EXERCISE OBJECTIVE: Restate the whole listing exactly.
— START OF DATASET SECTION —
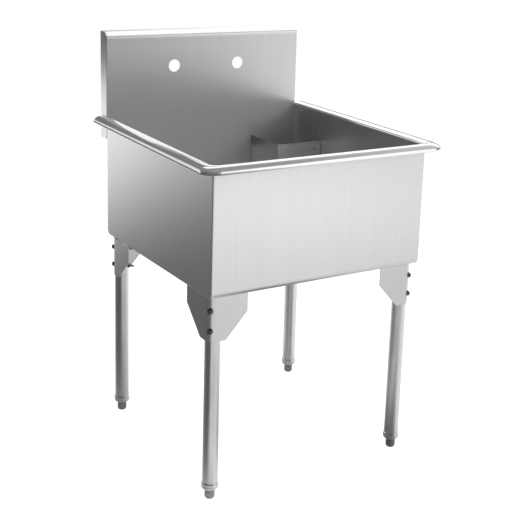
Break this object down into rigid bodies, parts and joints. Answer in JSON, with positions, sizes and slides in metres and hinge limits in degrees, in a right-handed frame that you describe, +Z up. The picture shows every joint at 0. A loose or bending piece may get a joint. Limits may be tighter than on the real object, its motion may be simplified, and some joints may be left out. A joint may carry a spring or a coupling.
{
  "type": "utility laundry sink",
  "caption": "Floor-standing stainless laundry sink: deep square bowl, rolled rim, tall backsplash with tap holes, lift-out corner guard, bolted tube legs on levelling feet.",
  "frame": {"origin": "on the ground under the middle of the sink's overall outline", "axes": "+X to the right of a person at the sink, +Y toward the wall behind it, +Z up"},
  "size_m": [0.692, 0.719, 1.0922],
  "materials": {
    "stainless": "satin brushed stainless steel",
    "fastener": "dark oxide coated steel",
    "foot_metal": "dull grey steel",
    "chrome_plate": "polished plate",
    "rubber_seal": "matt black"
  },
  "bodies": {
    "sink": {"bowl_front": "stainless", "bowl_floor": "stainless", "bowl_back": "stainless", "backsplash": "stainless", "end_panel_left": "stainless", "end_panel_right": "stainless", "backsplash_return_left": "stainless", "backsplash_return_right": "stainless", "rim_roll": "stainless", "leg_tube_front_left": "stainless", "leg_tube_front_right": "stainless", "leg_tube_back_left": "stainless", "leg_tube_back_right": "stainless", "leg_bracket_front_left": "stainless", "leg_bracket_front_right": "stainless", "leg_bracket_back_left": "stainless", "leg_bracket_back_right": "stainless", "bolt_front_left_upper": "fastener", "bolt_front_left_lower": "fastener", "bolt_front_right_upper": "fastener", "bolt_front_right_lower": "fastener", "bolt_back_left_upper": "fastener", "bolt_back_left_lower": "fastener", "bolt_back_right_upper": "fastener", "bolt_back_right_lower": "fastener", "washer_front_left_upper": "fastener", "washer_front_left_lower": "fastener", "washer_front_right_upper": "fastener", "washer_front_right_lower": "fastener", "washer_back_left_upper": "fastener", "washer_back_left_lower": "fastener", "washer_back_right_upper": "fastener", "washer_back_right_lower": "fastener", "nut_front_left_upper": "fastener", "nut_front_left_lower": "fastener", "nut_front_right_upper": "fastener", "nut_front_right_lower": "fastener", "nut_back_left_upper": "fastener", "nut_back_left_lower": "fastener", "nut_back_right_upper": "fastener", "nut_back_right_lower": "fastener", "collar_front_left": "stainless", "collar_front_right": "stainless", "collar_back_left": "stainless", "collar_back_right": "stainless", "drain_body": "stainless", "drain_gasket": "rubber_seal", "drain_slip_ring": "stainless", "drain_locknut": "chrome_plate", "tailpiece_washer": "rubber_seal", "tailpiece": "chrome_plate", "coupling_nut": "chrome_plate"},
    "foot_fl": {"foot_front_left": "foot_metal"},
    "foot_fr": {"foot_front_right": "foot_metal"},
    "foot_bl": {"foot_back_left": "foot_metal"},
    "foot_br": {"foot_back_right": "foot_metal"},
    "guard": {"corner_guard": "stainless"},
    "strainer": {"drain_strainer": "stainless", "strainer_knob": "stainless"}
  },
  "joints": [
    {"name": "foot_front_left_height", "type": "slide", "parent": "sink", "child": "foot_fl", "axis": [0, 0, -1], "range_m": [0, 0.025]},
    {"name": "foot_front_right_height", "type": "slide", "parent": "sink", "child": "foot_fr", "axis": [0, 0, -1], "range_m": [0, 0.025]},
    {"name": "foot_back_left_height", "type": "slide", "parent": "sink", "child": "foot_bl", "axis": [0, 0, -1], "range_m": [0, 0.025]},
    {"name": "foot_back_right_height", "type": "slide", "parent": "sink", "child": "foot_br", "axis": [0, 0, -1], "range_m": [0, 0.025]},
    {"name": "guard_lift", "type": "slide", "parent": "sink", "child": "guard", "axis": [0, 0, 1], "range_m": [0, 0.36]},
    {"name": "strainer_lift", "type": "slide", "parent": "sink", "child": "strainer", "axis": [0, 0.022, 0.9998], "range_m": [0, 0.12]}
  ]
}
— END OF DATASET SECTION —
ANSWER FOR THE TASK:
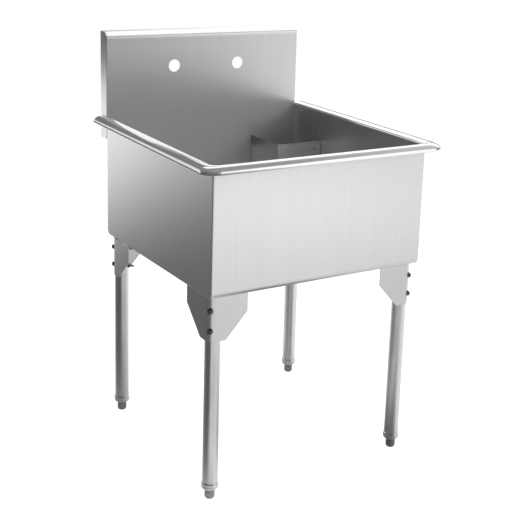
Break this object down into rigid bodies, parts and joints. Answer in JSON, with positions, sizes and slides in metres and hinge limits in degrees, in a right-handed frame that you describe, +Z up. The picture shows every joint at 0. A loose or bending piece may get a joint. Limits may be tighter than on the real object, its motion may be simplified, and some joints may be left out. A joint may carry a spring or a coupling.
{
  "type": "utility laundry sink",
  "caption": "Floor-standing stainless laundry sink: deep square bowl, rolled rim, tall backsplash with tap holes, lift-out corner guard, bolted tube legs on levelling feet.",
  "frame": {"origin": "on the ground under the middle of the sink's overall outline", "axes": "+X to the right of a person at the sink, +Y toward the wall behind it, +Z up"},
  "size_m": [0.692, 0.719, 1.0922],
  "materials": {
    "stainless": "satin brushed stainless steel",
    "fastener": "dark oxide coated steel",
    "foot_metal": "dull grey steel",
    "chrome_plate": "polished plate",
    "rubber_seal": "matt black"
  },
  "bodies": {
    "sink": {"bowl_front": "stainless", "bowl_floor": "stainless", "bowl_back": "stainless", "backsplash": "stainless", "end_panel_left": "stainless", "end_panel_right": "stainless", "backsplash_return_left": "stainless", "backsplash_return_right": "stainless", "rim_roll": "stainless", "leg_tube_front_left": "stainless", "leg_tube_front_right": "stainless", "leg_tube_back_left": "stainless", "leg_tube_back_right": "stainless", "leg_bracket_front_left": "stainless", "leg_bracket_front_right": "stainless", "leg_bracket_back_left": "stainless", "leg_bracket_back_right": "stainless", "bolt_front_left_upper": "fastener", "bolt_front_left_lower": "fastener", "bolt_front_right_upper": "fastener", "bolt_front_right_lower": "fastener", "bolt_back_left_upper": "fastener", "bolt_back_left_lower": "fastener", "bolt_back_right_upper": "fastener", "bolt_back_right_lower": "fastener", "washer_front_left_upper": "fastener", "washer_front_left_lower": "fastener", "washer_front_right_upper": "fastener", "washer_front_right_lower": "fastener", "washer_back_left_upper": "fastener", "washer_back_left_lower": "fastener", "washer_back_right_upper": "fastener", "washer_back_right_lower": "fastener", "nut_front_left_upper": "fastener", "nut_front_left_lower": "fastener", "nut_front_right_upper": "fastener", "nut_front_right_lower": "fastener", "nut_back_left_upper": "fastener", "nut_back_left_lower": "fastener", "nut_back_right_upper": "fastener", "nut_back_right_lower": "fastener", "collar_front_left": "stainless", "collar_front_right": "stainless", "collar_back_left": "stainless", "collar_back_right": "stainless", "drain_body": "stainless", "drain_gasket": "rubber_seal", "drain_slip_ring": "stainless", "drain_locknut": "chrome_plate", "tailpiece_washer": "rubber_seal", "tailpiece": "chrome_plate", "coupling_nut": "chrome_plate"},
    "foot_fl": {"foot_front_left": "foot_metal"},
    "foot_fr": {"foot_front_right": "foot_metal"},
    "foot_bl": {"foot_back_left": "foot_metal"},
    "foot_br": {"foot_back_right": "foot_metal"},
    "guard": {"corner_guard": "stainless"},
    "strainer": {"drain_strainer": "stainless", "strainer_knob": "stainless"}
  },
  "joints": [
    {"name": "foot_front_left_height", "type": "slide", "parent": "sink", "child": "foot_fl", "axis": [0, 0, -1], "range_m": [0, 0.025]},
    {"name": "foot_front_right_height", "type": "slide", "parent": "sink", "child": "foot_fr", "axis": [0, 0, -1], "range_m": [0, 0.025]},
    {"name": "foot_back_left_height", "type": "slide", "parent": "sink", "child": "foot_bl", "axis": [0, 0, -1], "range_m": [0, 0.025]},
    {"name": "foot_back_right_height", "type": "slide", "parent": "sink", "child": "foot_br", "axis": [0, 0, -1], "range_m": [0, 0.025]},
    {"name": "guard_lift", "type": "slide", "parent": "sink", "child": "guard", "axis": [0, 0, 1], "range_m": [0, 0.36]},
    {"name": "strainer_lift", "type": "slide", "parent": "sink", "child": "strainer", "axis": [0, 0.022, 0.9998], "range_m": [0, 0.12]}
  ]
}